- _Task details_
Find every line with the word "this". Copy those lines.

#### Records shown

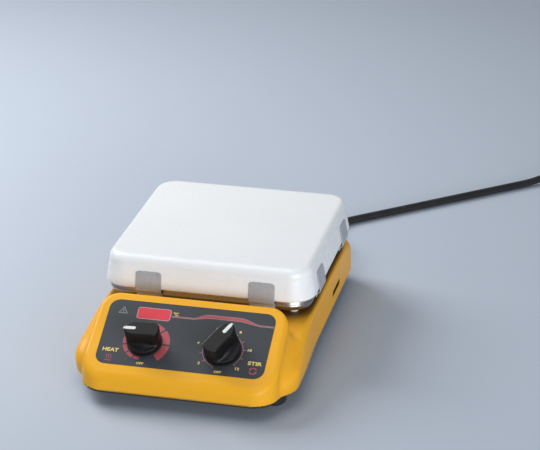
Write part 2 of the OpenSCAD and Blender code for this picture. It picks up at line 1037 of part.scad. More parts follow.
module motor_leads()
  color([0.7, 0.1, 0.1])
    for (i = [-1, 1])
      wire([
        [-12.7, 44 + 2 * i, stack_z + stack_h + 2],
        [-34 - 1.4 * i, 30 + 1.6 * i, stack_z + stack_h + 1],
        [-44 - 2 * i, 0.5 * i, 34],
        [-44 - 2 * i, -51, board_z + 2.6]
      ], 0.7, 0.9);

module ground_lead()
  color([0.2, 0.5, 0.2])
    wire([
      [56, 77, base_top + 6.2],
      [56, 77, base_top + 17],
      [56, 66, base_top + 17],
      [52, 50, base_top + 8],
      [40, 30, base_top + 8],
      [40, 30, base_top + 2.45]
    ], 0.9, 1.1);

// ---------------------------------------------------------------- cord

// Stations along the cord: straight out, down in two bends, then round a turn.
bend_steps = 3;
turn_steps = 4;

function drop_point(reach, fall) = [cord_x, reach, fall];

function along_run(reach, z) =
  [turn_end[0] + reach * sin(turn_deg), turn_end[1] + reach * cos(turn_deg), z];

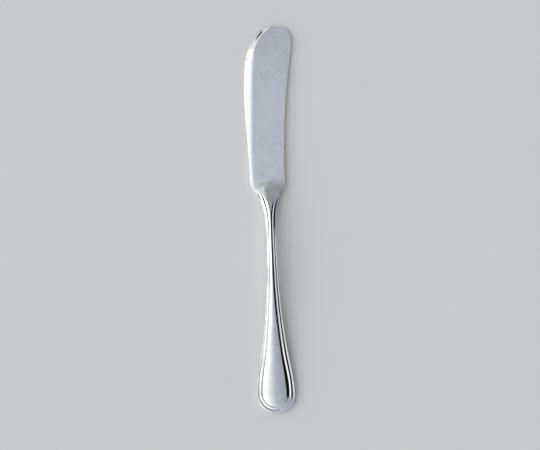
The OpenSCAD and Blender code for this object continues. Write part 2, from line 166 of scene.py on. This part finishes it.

########

- _Correct result_
Write part 2 of the OpenSCAD and Blender code for this picture. It picks up at line 1037 of part.scad. More parts follow.
The OpenSCAD and Blender code for this object continues. Write part 2, from line 166 of scene.py on. This part finishes it.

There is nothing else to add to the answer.